Hunt (Chris Hemsworth) and Lauda (Daniel Brühl) were real-life Formula 1 racing rivals in the 1970s. "Rush" is their story.

It's a character study of who Hunt and Lauda were as men. No interest or understanding of F1 is required.

Hunt is portrayed as handsome, charismatic, arrogant, and reckless all in equal measures. He's a playboy and party animal who is the center of attention wherever he goes. Lauda is serious and meticulous, cold and distant. What he lacks in good looks and a winning personality, he more than makes up for by having an insatiable drive and iron focus.

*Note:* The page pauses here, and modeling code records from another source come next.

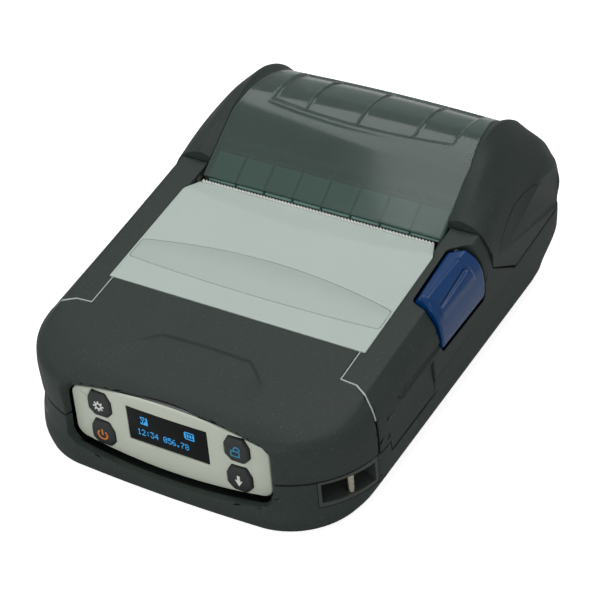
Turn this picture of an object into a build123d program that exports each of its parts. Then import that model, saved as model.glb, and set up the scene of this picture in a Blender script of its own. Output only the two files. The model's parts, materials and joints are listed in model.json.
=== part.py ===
from build123d import *
import math
import os

os.makedirs("parts", exist_ok=True)

# Portable receipt printer for 80 mm paper, in millimetres.
# X runs to the right of someone facing the display, Y runs from the display to the hinge, Z is up.
# The origin is under the middle of the printer, on the surface that its feet stand on.

# Paper, and the overall body around it
paper_width = 80.0
side_room = 17.6
body_width = paper_width + 2 * side_room
body_length = 156.0
foot_height = 0.8
wall = 2.4
seam = 0.3
side_taper = 1.6
front_bow = 2.4
half_width = body_width / 2
front_y = -body_length / 2
rear_y = body_length / 2

# Parting plane between the lower case and everything above it
part_front_z = 16.9
part_rear_z = 24.2
part_slope = (part_rear_z - part_front_z) / body_length
part_angle = math.degrees(math.atan(part_slope))


def part_z(y):
    return part_front_z + (y - front_y) * part_slope


# Sloping top of the body, measured at its front and rear ends
deck_front_z = 32.4
deck_rear_z = 50.2
deck_slope = (deck_rear_z - deck_front_z) / body_length


def deck_z(y):
    return deck_front_z + (y - front_y) * deck_slope


deck_angle = math.degrees(math.atan(deck_slope))

# Paper bay and lid
bay_width = paper_width + 2.4
bay_wall = 1.0
bay_radius = 25.2
arch_radius = 28.0
arch_y = rear_y - arch_radius
arch_z = part_rear_z + 6.3
lid_front_y = arch_y - 33.4
lid_front_z = deck_z(lid_front_y) - 1.0
arm_front_y = arch_y - 28.4
arm_knee_z = 33.0
arm_foot_y = arch_y - 12.0
arm_inner_x = bay_width / 2 + 0.7
arm_outer_x = half_width - 1.2
window_thickness = 2.0

# Light top panel, name plate and tear bar
panel_width = bay_width + 4.8
panel_front_y = front_y + 43.3
panel_thickness = 2.0
roof_thickness = 1.8
panel_clearance = 0.2
plate_width = panel_width - 1.6
plate_depth = 14.5
plate_end_depth = 7.8
plate_front_y = panel_front_y + 8.5
plate_thickness = 0.5
plate_gap = 0.15
tear_width = paper_width + 2.0
tear_y = arch_y - 35.8
tear_pitch = 1.1
tear_height = 5.0
tear_thickness = 0.6
tear_drop = 1.3
panel_corner_y = tear_y - 6.6

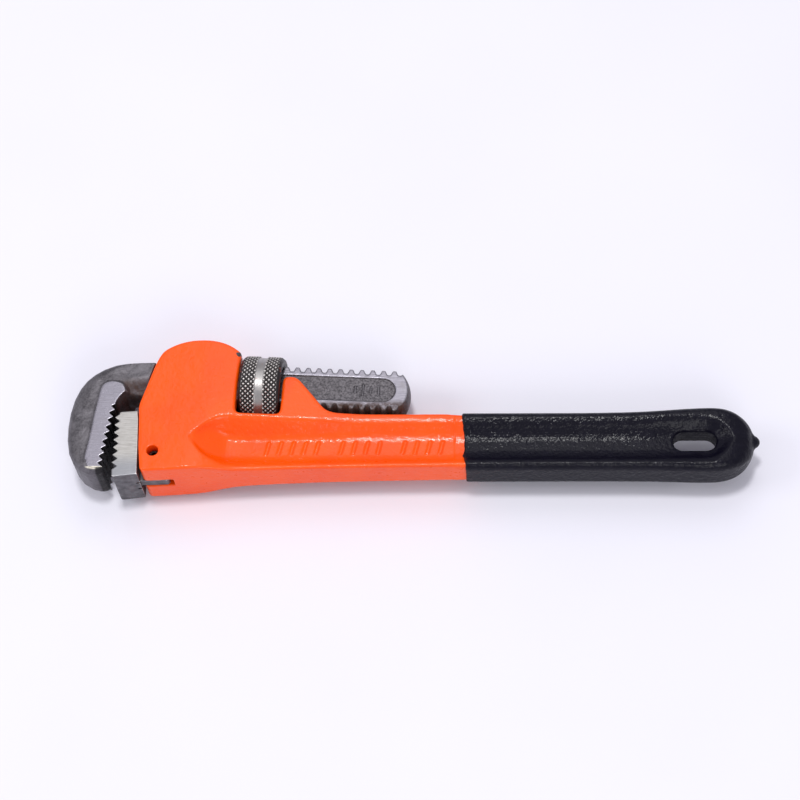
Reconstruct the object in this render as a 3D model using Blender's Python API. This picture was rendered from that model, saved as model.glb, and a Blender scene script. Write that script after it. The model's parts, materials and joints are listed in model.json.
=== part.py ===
"""Pipe wrench, 250 mm class: cast handle with an open housing, hook jaw on a threaded shank,
knurled adjusting nut, replaceable heel jaw held by a slotted pin, leaf and coil spring under
the shank, and a dipped vinyl grip. The wrench lies flat: +X runs along the handle from the
jaws to the grip, +Z is up. Outlines below are in millimetres in the drawing frame, whose XY
plane is the mid-plane of the casting; place() turns them into metres in the part's own frame.
"""
import math

import bmesh
import bpy
import numpy as np
from mathutils import Matrix, Vector

# ---------------------------------------------------------------- placing
SHIFT = (-91.0, -7.6, 11.95)          # drawing frame to part frame, mm

# ---------------------------------------------------------------- shank, thread and nut
NUT_C = (40.9, 18.0)                   # nut centre, which is the rocking axis
TILT = math.radians(-3.2)              # shank axis falls towards the grip
PITCH = 3.644
R_TIP, R_ROOT = 8.75, 7.35             # shank thread radii
CREST, FLANK = 1.10, 0.72              # axial widths of one tooth's crest and of each flank
PHASE = 0.94                           # axial place of a crest on the upper edge
SHANK_H = 4.7                          # half thickness of the shank
PLAIN_R = 8.68
S_END = 49.1
THREAD_GAP = 0.34
NUT_R, NUT_HALF = 11.95, 6.9
SEG = 24

# ---------------------------------------------------------------- casting
PIN_C, PIN_HOLE_R, PIN_R, PIN_BORE_R, PIN_HALF = (7.0, -9.0), 1.9, 1.58, 0.95, 6.2
SLOT_X, SLOT_TOP, SLOT_H = 13.2, 5.1, 1.95
TONGUE_X, TONGUE_H = 11.7, 1.62
CHANNEL_H = 5.05
POCKET_Y, POCKET_H = 6.6, 4.2
SPRING_X, SPRING_R, WIRE_R = 19.0, 2.1, 0.36
RIVET_X = 28.5
SLEEVE_T, CORE_T = 0.65, 0.95          # wall of the grip, and wall plus gap
HANG = (184.0, -3.35, 14.0, 6.7)        # slot centre, length, width

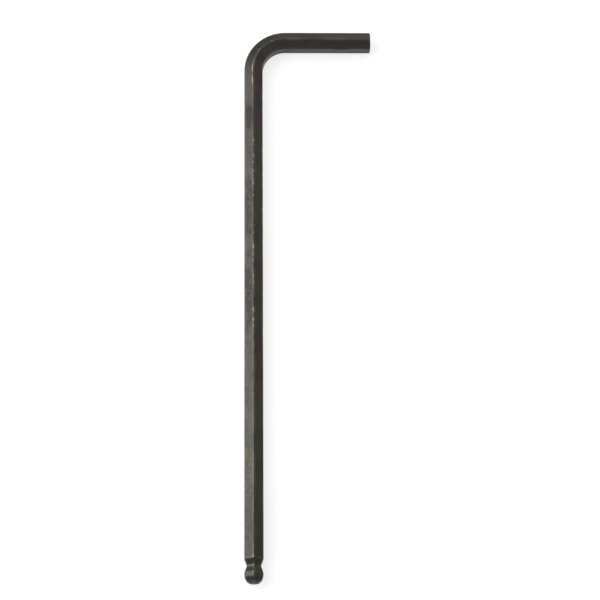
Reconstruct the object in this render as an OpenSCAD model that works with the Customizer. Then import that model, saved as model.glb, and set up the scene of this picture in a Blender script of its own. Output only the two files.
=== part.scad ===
// A ball-end hexagonal key: one length of hexagonal steel bar, bent once into an L.
// It lies flat on its lower corner edges, with the long arm along Y and the short arm along X.
// The long arm's free end is milled on its six flats into a neck and a ball.
// The short arm's free end is cut square, with a turned chamfer.
// Every length is in millimetres.

/* [Bar] */
// Width of the bar between two opposite flats, which is the size of screw that the key fits
across_flats = 5; // [3:0.5:8]
// Width over two opposite broken corners, as a share of the width over sharp ones
corner_share = 0.975; // [0.95:0.005:0.99]

/* [Arms] */
// Long arm, from the tip of the ball to the outer side of the short arm
long_arm = 154; // [110:1:230]
// Short arm, from its end face to the outer side of the long arm
short_arm = 34.8; // [28:0.2:60]
// Radius of the inner side of the bend, in widths across flats
bend_share = 1.26; // [0.8:0.02:1.6]

/* [Ball end] */
// Ball's width between two opposite curved faces, as a share of the width across flats
ball_share = 0.99; // [0.94:0.005:0.995]
// Distance from the tip to the ball's centre, as a share of the ball's radius
tip_share = 0.95; // [0.9:0.01:0.98]
// Neck's width between two opposite faces, as a share of the width across flats
neck_share = 0.75; // [0.7:0.002:0.8]
// Radius of the hollow milled into each face at the neck, in widths across flats
hollow_share = 0.26; // [0.2:0.01:0.5]
// Slope of the neck's two sides against the bar's axis, in degrees
neck_slope = 21; // [20:1:35]
// How far the broken ridges stand out of the milled faces, in widths across flats
ridge_share = 0.054; // [0.04:0.002:0.06]

/* [Square end] */
// Diameter of the end face inside the chamfer, as a share of the width across flats
end_face_share = 0.98; // [0.8:0.01:0.98]
// Slope of the chamfer against the bar's axis, in degrees
chamfer_slope = 60; // [25:1:75]

/* [Hidden] */
FINE = 96;
SIDES = 6;
HALF_SIDE = 180 / SIDES;

// Bar
flat_r = across_flats / 2;
sharp_r = flat_r / cos(HALF_SIDE);
corner_r = sharp_r * corner_share;

// Bend, about a centre that lies inside the elbow
bend_inner = across_flats * bend_share;
bend_axis = bend_inner + flat_r;
bend_outer = bend_inner + across_flats;
long_straight = long_arm - bend_outer;
short_straight = short_arm - bend_outer;

// Ball
ball_r = flat_r * ball_share;
ball_at = ball_r * tip_share;

// Neck, whose hollow runs into two slopes, one that grazes the ball and one that climbs to the bar
neck_r = flat_r * neck_share;
hollow_r = across_flats * hollow_share;
hollow_axis = neck_r + hollow_r;
graze_at = ball_at + ball_r / sin(neck_slope);
neck_at = graze_at - neck_r / tan(neck_slope) + hollow_r * tan(neck_slope / 2);

// Ridges between the milled faces are broken where they stand this far out of those faces
ridge = across_flats * ridge_share;

// Share by which curves overlap the lines that they graze, so that each crossing is clean
GRAZE = 1.003;

// Cutters and outlines run past the bar by this much
past = across_flats;

// Square end
end_face_r = flat_r * end_face_share;
chamfer_run = (corner_r - end_face_r) / tan(chamfer_slope);

// Bar's section, with its flats to the left and right and its corners above and below
module section() {
    intersection() {
        rotate(HALF_SIDE) circle(r = sharp_r, $fn = SIDES);
        circle(r = corner_r, $fn = FINE);
    }
}

// Right half of the ball end's outline, with the axis along +Y and the tip at 0
// The spread moves the whole outline outwards, square to itself
module half_outline(spread, top) {
    difference() {
        union() {
            intersection() {
                translate([0, ball_at]) circle(r = (ball_r + spread) * GRAZE, $fn = FINE);
                translate([0, -past]) square([past, top + past]);
            }
            polygon(concat([[0, ball_at]], slopes(spread), [[past, top], [0, top]]));
        }
        translate([hollow_axis, neck_at]) circle(r = (hollow_r - spread) * GRAZE, $fn = FINE);
    }
}

// Ends of the two slopes: where one leaves the ball, the hollow's two sides, and out past the bar
function slopes(spread) =
    let (
        reach = hollow_r - spread,
        start_r = (ball_r + spread) * cos(neck_slope),
        start_at = ball_at + (ball_r + spread) * sin(neck_slope),
        side_r = hollow_axis - reach * cos(neck_slope),
        side_run = reach * sin(neck_slope),
        climb = (past - side_r) / tan(neck_slope)
    )
    [
        [start_r, start_at],
        [side_r, neck_at - side_run],
        [side_r, neck_at + side_run],
        [past, neck_at + side_run + climb],
    ];

// Long arm, along +Z from the ball's tip, cut from the bar by a pass across each pair of flats
module ball_end_arm(length) {
    intersection() {
        linear_extrude(length) section();
        milling_pass(0, length + past);
        milling_pass(1, length + past);
        milling_pass(2, length + past);
        rotate_extrude($fn = FINE) half_outline(ridge, length + past);
    }
}

// What one pass leaves, for the pair of opposite flats with this number
module milling_pass(pair, top) {
    rotate([90, 0, pair * 2 * HALF_SIDE])
        translate([0, 0, -past]) linear_extrude(2 * past) {
            half_outline(0, top);
            mirror([1, 0]) half_outline(0, top);
        }
}

// Short arm, along +Z, with the chamfer turned on its end as a cone
module square_end_arm(length) {
    intersection() {
        linear_extrude(length) section();
        union() {
            cylinder(r = corner_r + past, h = length - chamfer_run, $fn = FINE);
            translate([0, 0, length - chamfer_run])
                cylinder(r1 = corner_r, r2 = end_face_r, h = chamfer_run, $fn = FINE);
        }
    }
}

module hex_key() {
    color([0.27, 0.26, 0.24])
    translate([-(short_arm - across_flats) / 2, -long_arm / 2, corner_r]) {
        // Long arm
        rotate([-90, 0, 0]) ball_end_arm(long_straight);
        // Bend
        translate([bend_axis, long_straight, 0])
            rotate([0, 0, 90]) rotate_extrude(angle = 90, $fn = FINE)
                translate([bend_axis, 0]) section();
        // Short arm
        translate([bend_axis, long_straight + bend_axis, 0])
            rotate([90, 0, 90]) square_end_arm(short_straight);
    }
}

hex_key();
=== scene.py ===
import math

import bpy
from mathutils import Matrix, Vector


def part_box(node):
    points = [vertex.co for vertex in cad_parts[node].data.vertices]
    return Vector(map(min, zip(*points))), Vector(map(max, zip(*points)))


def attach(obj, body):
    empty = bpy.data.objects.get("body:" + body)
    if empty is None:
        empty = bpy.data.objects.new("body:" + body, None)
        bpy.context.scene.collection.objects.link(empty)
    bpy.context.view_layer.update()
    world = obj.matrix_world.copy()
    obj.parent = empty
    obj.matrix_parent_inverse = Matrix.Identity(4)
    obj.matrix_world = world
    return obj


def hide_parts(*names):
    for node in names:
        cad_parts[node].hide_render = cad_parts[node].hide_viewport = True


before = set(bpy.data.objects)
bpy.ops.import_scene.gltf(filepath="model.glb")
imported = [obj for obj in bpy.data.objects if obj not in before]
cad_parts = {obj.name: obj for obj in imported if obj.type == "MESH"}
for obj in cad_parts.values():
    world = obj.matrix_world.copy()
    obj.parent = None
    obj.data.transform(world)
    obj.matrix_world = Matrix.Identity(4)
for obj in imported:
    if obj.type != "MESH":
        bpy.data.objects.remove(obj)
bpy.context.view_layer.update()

# Sizes, in metres. The frame gives the arms and the width over corners, the rest is the bar's own.
MM = 0.001
LOW, HIGH = (Vector(corner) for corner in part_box("hex_key"))
ACROSS_FLATS = 5 * MM
FLAT_R = ACROSS_FLATS / 2
CORNER_R = (HIGH.z - LOW.z) / 2
SIDES = 6
HALF_SIDE = math.pi / SIDES

# Bend
BEND_INNER = 1.26 * ACROSS_FLATS
BEND_R = BEND_INNER + FLAT_R

# Arms, whose axes meet at the elbow and end at the ball's tip and at the square end
AXIS_X = LOW.x + FLAT_R
AXIS_Y = HIGH.y - FLAT_R
AXIS_Z = LOW.z + CORNER_R
TIP_Y = LOW.y
LONG_STRAIGHT = AXIS_Y - BEND_R - TIP_Y
SHORT_STRAIGHT = HIGH.x - AXIS_X - BEND_R

# Distances from the tip along the bar, to the bend's far end and to the square end
BEND_END = LONG_STRAIGHT + BEND_R * math.pi / 2
WHOLE_LENGTH = BEND_END + SHORT_STRAIGHT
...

Their approaches to their chosen sport are as different as they are. Hunt goes into each race as if it's a game of Russian Roulette. Every lap may be his last. He realizes he's driving a "bomb on wheels." Lauda is far more grounded, with an eye for the smallest detail and a view of the big picture. Risks are inevitable – but unnecessary, irresponsible ones should be minimized.

Despite their differences, they both have one thing in common above all: they believe they're the very best at what they do. That resolute ego is what made them rivals – and legends.

The real-life Niki Lauda and James Hunt
Racing is in their blood. Despite having alternate paths laid out for them, they can do nothing else. They don't know how to. This is their talent and their passion. 

I didn't think twice about Formula 1 racing before seeing "Rush," but the performances of Chris Hemworth and Daniel Brühl made me care. It's easy to see why Hemsworth was cast as Thor: he's larger-than-life with a personality that radiates through the screen. Brühl is every bit as effective despite being lower-key and initially much less likeable. It's amazing how well Hemsworth and Brühl captured the people they were playing.  

The movie is much like Niki Lauda himself: straightforward, no frills, all business. Ron Howard has never been the flashiest director, but he's always had an eye for good stories. The rivalry between Hunt and Lauda is utterly captivating, not because of scores on a board but because of who they were.